> [Your objective]
Your task is to copy the lines between the line containing "translate([0, 0, top_mouth_z]) mirror([0, 0, 1])" and the line containing "points = [vertex.co", counting both of those lines, and to emit nothing more.

> [Dataset content]
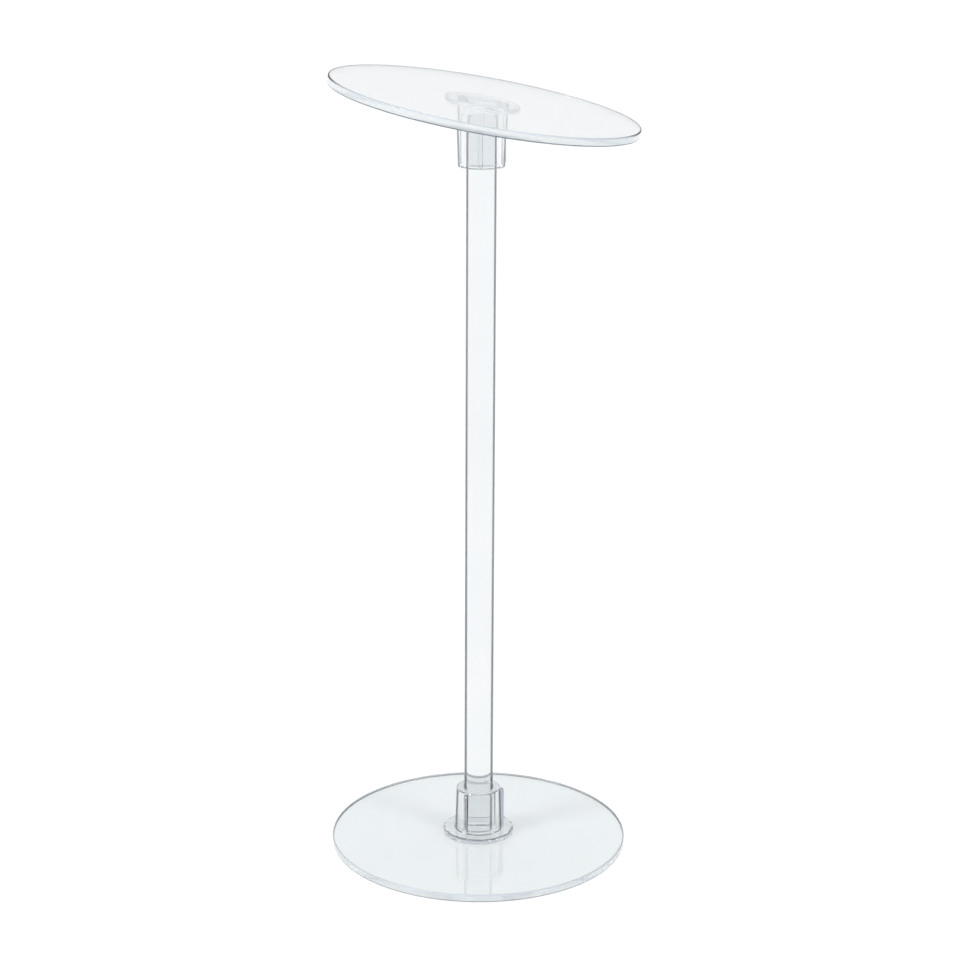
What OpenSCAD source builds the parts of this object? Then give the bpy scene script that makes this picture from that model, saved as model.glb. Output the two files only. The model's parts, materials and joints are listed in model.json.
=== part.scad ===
// Slant-top pedestal stand in clear acrylic: a round base disc and a sloping round top disc,
// joined by a rod that pushes into a ribbed socket at each end.
// Origin: centre of the base disc's underside. +Z is up, and the top slopes down towards +X.

/* [Discs] */
// Diameter of both discs
disc_d = 123; // [100:1:180]
// Thickness of the sheet that both discs are cut from
sheet_t = 3.2; // [2.5:0.1:5]
// Radius of the polished rims of a disc
disc_edge = 0.5; // [0.1:0.1:0.6]
// Slope of the top disc, in degrees
tilt = 10; // [4:1:14]
// How far the top disc sits downhill of the middle of its flange
disc_shift = 0.9; // [0:0.1:2]

/* [Rod] */
// Diameter of the rod
rod_d = 12; // [8:0.5:12]
// Length of the rod
rod_l = 297.5; // [150:0.5:400]
// Chamfer at both ends of the rod
rod_chamfer = 0.5; // [0.2:0.1:1]

/* [Sockets] */
// Depth of the bore that takes the rod
socket_depth = 18; // [14:0.5:20]
// Gap between the rod and the wall of its bore
rod_gap = 0.05; // [0.02:0.01:0.1]
// Chamfer at the mouth of the bore
mouth_chamfer = 0.3; // [0.1:0.1:0.6]
// Distance from the base disc's top face up to the end of the rod
base_stack = 2; // [1.5:0.1:4]
// Distance from the end of the rod up to the top disc's underside, on the rod's axis
head_stack = 5; // [3.5:0.1:9]
// Diameter of the hub at its open end
hub_tip_d = 18.5; // [18:0.1:19]
// Draft of the hub: how much its radius grows per millimetre away from the open end
hub_draft = 0.032; // [0:0.001:0.034]
// Rounded rim of the hub's open end
hub_edge = 0.5; // [0.2:0.1:1]
// Diameter of the flange
flange_d = 29.5; // [26:0.5:34]
// Thickness of the flange
flange_t = 2; // [1.6:0.1:2.6]
// Rounded rim of the flange
flange_edge = 0.8; // [0.3:0.1:1.2]
// Radius of the fillet between a hub and its flange
root_fillet = 0.8; // [0.4:0.1:1.2]

/* [Ribs] */
// Number of ribs round each hub
rib_count = 3; // [2:1:6]
// Width of a rib
rib_w = 1.5; // [1:0.1:2.5]
// Distance from the rod's axis to the outer face of a rib
rib_reach = 10.6; // [10.5:0.1:11.5]
// Rounded corner at a rib's free end
rib_round = 1.3; // [0.5:0.1:2]
// How far a rib stops short of the hub's open end
rib_drop = 0.5; // [0.2:0.1:2]
// Turn of the base socket's ribs about the rod, in degrees
base_rib_turn = 12; // [0:1:119]
// Turn of the top socket's ribs about the rod, in degrees
top_rib_turn = 42; // [0:1:119]

/* [Hidden] */
$fn = 96;
eps = 0.01;

clear_sheet = [0.90, 0.94, 0.95, 0.45];
clear_rod = [0.95, 0.97, 0.97, 0.45];
clear_moulding = [0.84, 0.87, 0.90, 0.55];

bore_r = rod_d / 2 + rod_gap;
// Radius inside the hub's wall at which a rib starts
rib_root = (bore_r + hub_tip_d / 2) / 2;

// Heights up the rod's axis
rod_foot_z = sheet_t + base_stack;
base_mouth_z = rod_foot_z + socket_depth;
rod_head_z = rod_foot_z + rod_l;
top_mouth_z = rod_head_z - socket_depth;
slope_z = rod_head_z + head_stack;
flange_top_z = sheet_t + flange_t;

// Height of the top hub from its mouth to its root, on the axis
top_root_h = slope_z - flange_t / cos(tilt) - top_mouth_z;
// How far the top fillet is let into its hub's wall, which leans against the sloping flange
lean_sink = root_fillet / 4;

// How far the sloping underside of the top disc climbs between the axis and the ribs
slope_rise = (rib_reach + rib_w) * tan(tilt);

// Radius of a hub at a distance h below its open end
function hub_r_at(h) = hub_tip_d / 2 + h * hub_draft;

// A flat round plate on z = 0, with both rims rounded
module plate() {
    rim_x = disc_d / 2 - disc_edge;
    rotate_extrude() {
        square([rim_x, sheet_t]);
        translate([0, disc_edge]) square([disc_d / 2, sheet_t - 2 * disc_edge]);
        for (y = [disc_edge, sheet_t - disc_edge])
            translate([rim_x, y]) circle(r = disc_edge);
    }
}

// The flange of a socket on z = 0, with its upper rim rounded
module flange() {
    rim_x = flange_d / 2 - flange_edge;
    rim_y = flange_t - flange_edge;
    rotate_extrude() {
        square([rim_x, flange_t]);
        square([flange_d / 2, rim_y]);
        translate([rim_x, rim_y]) circle(r = flange_edge);
    }
}

// A drafted hub that hangs below its open end at z = 0, down to z = -h
module hub(h) {
    tip_r = hub_tip_d / 2;
    rotate_extrude()
        difference() {
            polygon([[0, 0], [tip_r, 0], [hub_r_at(h), -h], [0, -h]]);
            translate([tip_r - hub_edge, -hub_edge])
                difference() {
                    square(2 * hub_edge);
                    circle(r = hub_edge);
                }
        }
}

// One rib of a hub, from its rounded free end near z = 0 down to z = -h
module rib(h) {
    rotate([90, 0, 0])
        linear_extrude(rib_w, center = true) {
            translate([rib_root, -h])
                square([rib_reach - rib_round - rib_root, h - rib_drop]);
            translate([rib_root, -h])
                square([rib_reach - rib_root, h - rib_drop - rib_round]);
            translate([rib_reach - rib_round, -rib_drop - rib_round])
                circle(r = rib_round);
        }
}

// A hub with its ribs, with its open end at z = 0
module ribbed_hub(h, turn) {
    hub(h);
    for (i = [0 : rib_count - 1])
        rotate(turn + i * 360 / rib_count) rib(h);
}

// The space that the end of the rod fills: a bore with its mouth at z = 0, going down
module rod_bore() {
    translate([0, 0, -socket_depth]) cylinder(h = socket_depth + eps, r = bore_r);
    translate([0, 0, -mouth_chamfer])
        cylinder(h = mouth_chamfer + eps, r1 = bore_r, r2 = bore_r + mouth_chamfer + eps);
}

// The fillet round the root of a hub, on the flange's inner face at z = 0
module root_ring(wall_r) {
    rotate_extrude()
        difference() {
            square([wall_r + root_fillet, root_fillet]);
            translate([wall_r + root_fillet, root_fillet]) circle(r = root_fillet);
        }
}

// Puts its children on the sloping underside of the top disc, with +Z out of the slope
module on_slope() {
    translate([0, 0, slope_z]) rotate([0, tilt, 0]) children();
}

module base_disc() {
    color(clear_sheet) plate();
}

module base_socket() {
    color(clear_moulding)
        difference() {
            union() {
                translate([0, 0, sheet_t]) flange();
                translate([0, 0, flange_top_z])
                    root_ring(hub_r_at(base_mouth_z - flange_top_z - root_fillet));
                translate([0, 0, base_mouth_z]) ribbed_hub(base_mouth_z - sheet_t, base_rib_turn);
            }
            translate([0, 0, base_mouth_z]) rod_bore();
        }
}

module rod() {
    end_r = rod_d / 2 - rod_chamfer;
    color(clear_rod)
        translate([0, 0, rod_foot_z]) {
            cylinder(h = rod_chamfer, r1 = end_r, r2 = rod_d / 2);
            translate([0, 0, rod_chamfer]) cylinder(h = rod_l - 2 * rod_chamfer, d = rod_d);
            translate([0, 0, rod_l - rod_chamfer])
                cylinder(h = rod_chamfer, r1 = rod_d / 2, r2 = end_r);
        }
}

module top_socket() {
    room = 2 * flange_d;
    color(clear_moulding)
        difference() {
            union() {
                on_slope()
                    mirror([0, 0, 1]) {
                        flange();
                        translate([flange_t * tan(tilt), 0, flange_t])
                            root_ring(hub_r_at(top_root_h) - lean_sink);
                    }
                translate([0, 0, top_mouth_z])
                    mirror([0, 0, 1])
                        ribbed_hub(slope_z + slope_rise - top_mouth_z, top_rib_turn);
            }
            on_slope() translate([-room / 2, -room / 2, 0]) cube(room);
            translate([0, 0, top_mouth_z]) mirror([0, 0, 1]) rod_bore();
        }
}

module top_disc() {
    color(clear_sheet) on_slope() translate([disc_shift, 0, 0]) plate();
}

base_disc();
base_socket();
rod();
top_socket();
top_disc();
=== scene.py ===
"""Slant-top pedestal stand in clear acrylic, on a pale studio floor.

Every piece is built at its real size and place, in metres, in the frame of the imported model:
the origin is the centre of the base disc's underside, +Z is up, and the top slopes down to +X.
"""

import json
import logging
import math
from dataclasses import dataclass, replace
from enum import Enum

import bmesh
import bpy
from mathutils import Matrix, Vector


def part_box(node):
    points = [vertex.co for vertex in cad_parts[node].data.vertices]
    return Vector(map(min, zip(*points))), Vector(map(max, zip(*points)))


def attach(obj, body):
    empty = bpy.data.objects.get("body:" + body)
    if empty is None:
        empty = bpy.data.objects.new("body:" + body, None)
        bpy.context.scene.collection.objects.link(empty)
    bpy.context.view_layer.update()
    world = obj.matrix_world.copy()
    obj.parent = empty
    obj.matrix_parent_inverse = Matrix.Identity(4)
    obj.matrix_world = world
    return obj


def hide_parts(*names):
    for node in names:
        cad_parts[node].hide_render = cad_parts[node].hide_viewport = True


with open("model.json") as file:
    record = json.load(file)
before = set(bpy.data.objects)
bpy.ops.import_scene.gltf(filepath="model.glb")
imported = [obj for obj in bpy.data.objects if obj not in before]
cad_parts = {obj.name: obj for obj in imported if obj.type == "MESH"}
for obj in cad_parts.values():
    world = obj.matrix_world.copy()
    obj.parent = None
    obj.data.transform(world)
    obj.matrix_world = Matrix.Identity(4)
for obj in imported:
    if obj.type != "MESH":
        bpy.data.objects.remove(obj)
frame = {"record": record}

MM = 0.001
FULL_TURN = 2 * math.pi
# How far two cemented faces are sunk into each other, so that light crosses the bond
BOND = 0.02 * MM
# Air left between faces that only rest on each other
AIR = 0.02 * MM
# Points that are closer than this count as one
NEAR = 0.001 * MM
# How far hubs, ribs and bores are built past the faces that end them
SPARE = 1.0 * MM
# Corners that turn more than this stay sharp
SHARP_ANGLE = math.radians(34)
# A socket's face is a wall if at least this share of its normal is level
WALL_SHARE = 0.9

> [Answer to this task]
            translate([0, 0, top_mouth_z]) mirror([0, 0, 1]) rod_bore();
        }
}

module top_disc() {
    color(clear_sheet) on_slope() translate([disc_shift, 0, 0]) plate();
}

base_disc();
base_socket();
rod();
top_socket();
top_disc();
=== scene.py ===
"""Slant-top pedestal stand in clear acrylic, on a pale studio floor.

Every piece is built at its real size and place, in metres, in the frame of the imported model:
the origin is the centre of the base disc's underside, +Z is up, and the top slopes down to +X.
"""

import json
import logging
import math
from dataclasses import dataclass, replace
from enum import Enum

import bmesh
import bpy
from mathutils import Matrix, Vector


def part_box(node):
    points = [vertex.co for vertex in cad_parts[node].data.vertices]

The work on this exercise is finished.